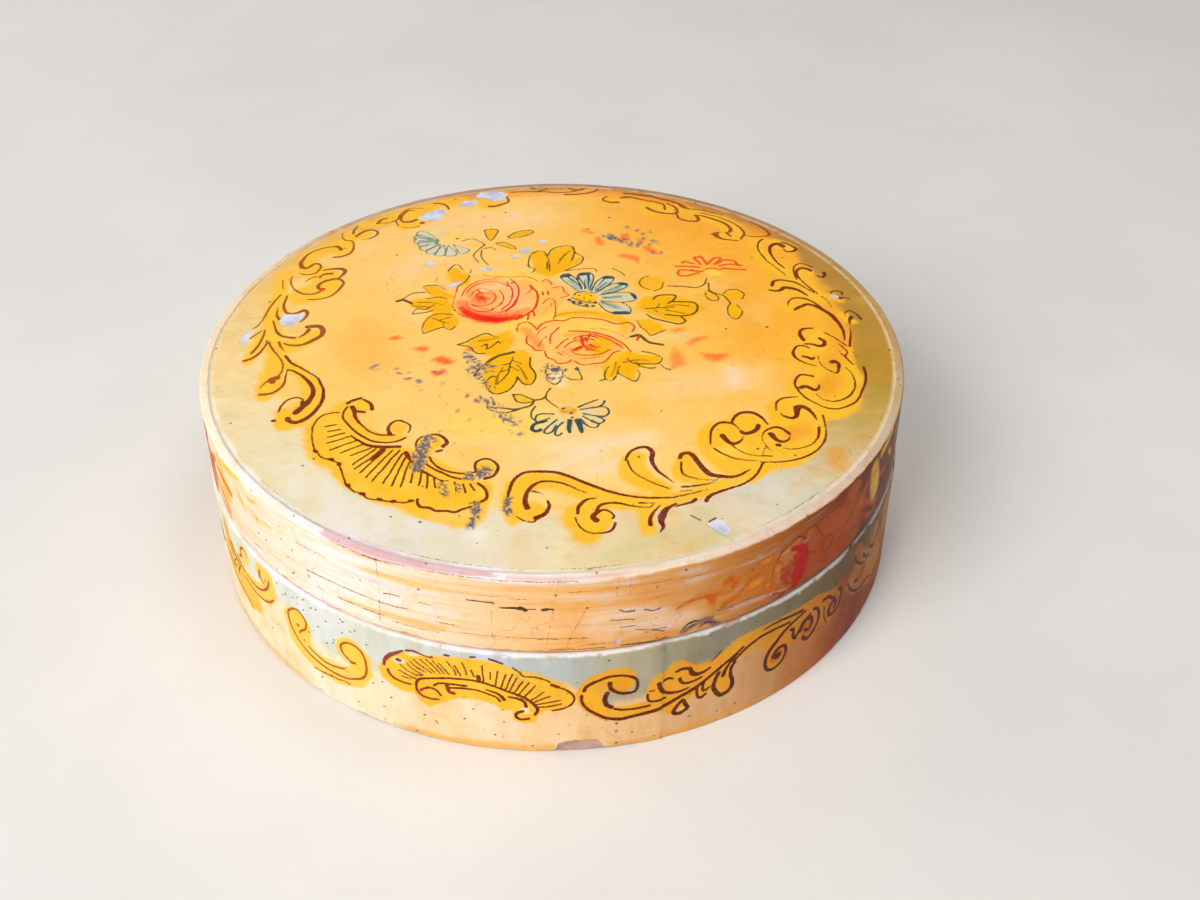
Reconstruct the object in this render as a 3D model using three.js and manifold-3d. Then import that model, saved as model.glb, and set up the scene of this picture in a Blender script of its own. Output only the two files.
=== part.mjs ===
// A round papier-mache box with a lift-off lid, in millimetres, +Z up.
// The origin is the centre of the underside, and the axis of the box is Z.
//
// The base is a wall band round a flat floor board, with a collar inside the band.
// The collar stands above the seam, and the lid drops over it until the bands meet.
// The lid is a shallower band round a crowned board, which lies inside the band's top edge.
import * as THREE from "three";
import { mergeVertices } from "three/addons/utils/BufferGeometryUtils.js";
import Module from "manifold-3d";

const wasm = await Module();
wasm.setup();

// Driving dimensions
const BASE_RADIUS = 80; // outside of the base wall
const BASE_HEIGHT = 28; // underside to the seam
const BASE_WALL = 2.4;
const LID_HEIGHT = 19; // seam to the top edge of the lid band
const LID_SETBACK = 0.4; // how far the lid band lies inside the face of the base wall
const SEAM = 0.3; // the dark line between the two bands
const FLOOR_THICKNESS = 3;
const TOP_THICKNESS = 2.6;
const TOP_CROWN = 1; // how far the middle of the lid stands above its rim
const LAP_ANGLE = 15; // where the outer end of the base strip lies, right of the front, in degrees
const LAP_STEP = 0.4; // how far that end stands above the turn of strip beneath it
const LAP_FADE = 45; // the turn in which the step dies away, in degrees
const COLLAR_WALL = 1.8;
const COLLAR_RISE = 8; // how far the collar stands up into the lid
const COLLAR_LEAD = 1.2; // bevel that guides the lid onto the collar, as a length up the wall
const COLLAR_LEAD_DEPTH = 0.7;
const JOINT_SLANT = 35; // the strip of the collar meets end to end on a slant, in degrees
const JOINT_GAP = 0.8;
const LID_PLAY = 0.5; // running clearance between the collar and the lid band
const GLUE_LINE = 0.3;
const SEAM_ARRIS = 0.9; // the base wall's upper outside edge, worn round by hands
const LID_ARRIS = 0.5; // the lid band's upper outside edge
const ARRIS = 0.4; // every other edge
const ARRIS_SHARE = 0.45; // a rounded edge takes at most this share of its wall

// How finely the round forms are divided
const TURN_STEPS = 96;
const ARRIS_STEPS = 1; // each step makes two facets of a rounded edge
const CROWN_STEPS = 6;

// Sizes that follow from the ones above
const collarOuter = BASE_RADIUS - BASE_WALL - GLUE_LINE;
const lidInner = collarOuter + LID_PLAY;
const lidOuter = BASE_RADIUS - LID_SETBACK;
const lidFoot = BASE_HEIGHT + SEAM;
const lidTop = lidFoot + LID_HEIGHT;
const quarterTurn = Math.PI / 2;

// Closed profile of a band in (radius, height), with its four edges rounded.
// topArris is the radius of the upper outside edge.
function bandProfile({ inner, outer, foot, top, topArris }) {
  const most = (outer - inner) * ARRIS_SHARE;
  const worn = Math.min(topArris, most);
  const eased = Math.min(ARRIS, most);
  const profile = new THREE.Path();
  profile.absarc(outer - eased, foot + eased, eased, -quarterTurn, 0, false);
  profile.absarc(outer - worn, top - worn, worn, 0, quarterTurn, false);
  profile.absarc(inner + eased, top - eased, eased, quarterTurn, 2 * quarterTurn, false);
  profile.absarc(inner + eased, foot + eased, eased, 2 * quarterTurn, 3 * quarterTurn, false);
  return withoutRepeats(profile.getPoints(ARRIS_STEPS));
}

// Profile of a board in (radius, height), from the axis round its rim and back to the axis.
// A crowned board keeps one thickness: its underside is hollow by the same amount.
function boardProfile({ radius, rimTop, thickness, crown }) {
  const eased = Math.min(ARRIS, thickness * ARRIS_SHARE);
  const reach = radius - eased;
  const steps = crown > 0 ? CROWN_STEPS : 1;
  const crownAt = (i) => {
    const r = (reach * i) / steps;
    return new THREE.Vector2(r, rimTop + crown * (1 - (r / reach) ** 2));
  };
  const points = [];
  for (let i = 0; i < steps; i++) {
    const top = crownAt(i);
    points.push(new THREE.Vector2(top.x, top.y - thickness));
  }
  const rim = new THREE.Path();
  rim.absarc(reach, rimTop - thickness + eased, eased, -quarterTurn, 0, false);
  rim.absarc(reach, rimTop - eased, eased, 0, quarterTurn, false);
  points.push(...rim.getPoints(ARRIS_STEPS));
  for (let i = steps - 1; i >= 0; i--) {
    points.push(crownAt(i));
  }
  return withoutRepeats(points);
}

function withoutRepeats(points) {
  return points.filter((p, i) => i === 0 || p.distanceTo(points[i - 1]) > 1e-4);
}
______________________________
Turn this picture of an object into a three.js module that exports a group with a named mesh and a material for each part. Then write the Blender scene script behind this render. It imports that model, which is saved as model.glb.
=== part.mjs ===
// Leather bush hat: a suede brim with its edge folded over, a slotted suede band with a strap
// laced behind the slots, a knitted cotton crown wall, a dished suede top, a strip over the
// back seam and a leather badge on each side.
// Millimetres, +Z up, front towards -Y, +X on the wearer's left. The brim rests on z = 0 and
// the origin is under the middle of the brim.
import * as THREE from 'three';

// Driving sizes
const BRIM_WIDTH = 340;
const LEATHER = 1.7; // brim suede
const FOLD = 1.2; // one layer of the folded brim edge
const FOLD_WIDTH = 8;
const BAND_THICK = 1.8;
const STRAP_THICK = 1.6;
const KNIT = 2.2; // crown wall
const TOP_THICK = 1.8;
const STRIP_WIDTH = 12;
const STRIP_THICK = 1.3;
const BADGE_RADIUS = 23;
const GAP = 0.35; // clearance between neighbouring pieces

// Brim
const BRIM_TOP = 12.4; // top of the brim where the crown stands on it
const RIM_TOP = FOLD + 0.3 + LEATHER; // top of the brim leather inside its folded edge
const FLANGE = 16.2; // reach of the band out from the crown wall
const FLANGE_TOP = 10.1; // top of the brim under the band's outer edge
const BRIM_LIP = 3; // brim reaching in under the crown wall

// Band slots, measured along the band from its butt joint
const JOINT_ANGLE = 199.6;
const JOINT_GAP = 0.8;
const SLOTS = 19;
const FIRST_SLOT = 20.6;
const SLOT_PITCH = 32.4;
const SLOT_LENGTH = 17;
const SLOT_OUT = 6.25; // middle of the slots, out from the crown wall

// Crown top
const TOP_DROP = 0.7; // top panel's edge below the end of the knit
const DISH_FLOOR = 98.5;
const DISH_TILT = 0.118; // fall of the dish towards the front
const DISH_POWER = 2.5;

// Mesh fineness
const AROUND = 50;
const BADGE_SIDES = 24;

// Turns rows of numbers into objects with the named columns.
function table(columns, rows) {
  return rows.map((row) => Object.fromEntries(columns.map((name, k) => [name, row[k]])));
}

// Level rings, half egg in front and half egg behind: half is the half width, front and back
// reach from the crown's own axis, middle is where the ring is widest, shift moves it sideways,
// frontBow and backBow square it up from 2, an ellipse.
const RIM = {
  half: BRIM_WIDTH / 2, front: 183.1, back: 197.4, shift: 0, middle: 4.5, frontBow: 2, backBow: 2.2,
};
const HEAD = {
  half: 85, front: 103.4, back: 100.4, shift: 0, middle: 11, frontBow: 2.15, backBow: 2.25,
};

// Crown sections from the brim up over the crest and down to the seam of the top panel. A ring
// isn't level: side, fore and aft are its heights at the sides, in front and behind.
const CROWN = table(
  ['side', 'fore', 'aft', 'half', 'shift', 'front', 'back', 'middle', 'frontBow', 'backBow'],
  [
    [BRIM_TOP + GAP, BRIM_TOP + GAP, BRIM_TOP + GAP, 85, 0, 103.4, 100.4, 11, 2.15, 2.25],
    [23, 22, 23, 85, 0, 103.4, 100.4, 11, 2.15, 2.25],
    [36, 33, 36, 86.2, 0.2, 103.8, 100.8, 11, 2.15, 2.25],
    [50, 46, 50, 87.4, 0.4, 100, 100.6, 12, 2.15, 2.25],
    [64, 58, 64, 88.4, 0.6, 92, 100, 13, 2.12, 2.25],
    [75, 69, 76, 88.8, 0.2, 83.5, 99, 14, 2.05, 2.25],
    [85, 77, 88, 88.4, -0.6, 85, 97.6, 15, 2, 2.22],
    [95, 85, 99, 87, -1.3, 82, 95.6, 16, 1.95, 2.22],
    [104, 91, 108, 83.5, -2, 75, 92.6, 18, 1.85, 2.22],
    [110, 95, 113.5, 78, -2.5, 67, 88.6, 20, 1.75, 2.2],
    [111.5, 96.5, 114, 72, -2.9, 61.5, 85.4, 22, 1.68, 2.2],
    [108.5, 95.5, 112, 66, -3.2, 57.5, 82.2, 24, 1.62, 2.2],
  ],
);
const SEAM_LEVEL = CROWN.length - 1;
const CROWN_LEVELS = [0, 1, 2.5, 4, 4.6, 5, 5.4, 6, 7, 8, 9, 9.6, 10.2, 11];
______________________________
» **The task**
Nothing but the lines from the one with "Reconstruct the object" through the one with "wasm.setup();" should be retyped; include both and keep them exact.

» **Response**
Reconstruct the object in this render as a 3D model using three.js and manifold-3d. Then import that model, saved as model.glb, and set up the scene of this picture in a Blender script of its own. Output only the two files.
=== part.mjs ===
// A round papier-mache box with a lift-off lid, in millimetres, +Z up.
// The origin is the centre of the underside, and the axis of the box is Z.
//
// The base is a wall band round a flat floor board, with a collar inside the band.
// The collar stands above the seam, and the lid drops over it until the bands meet.
// The lid is a shallower band round a crowned board, which lies inside the band's top edge.
import * as THREE from "three";
import { mergeVertices } from "three/addons/utils/BufferGeometryUtils.js";
import Module from "manifold-3d";

const wasm = await Module();
wasm.setup();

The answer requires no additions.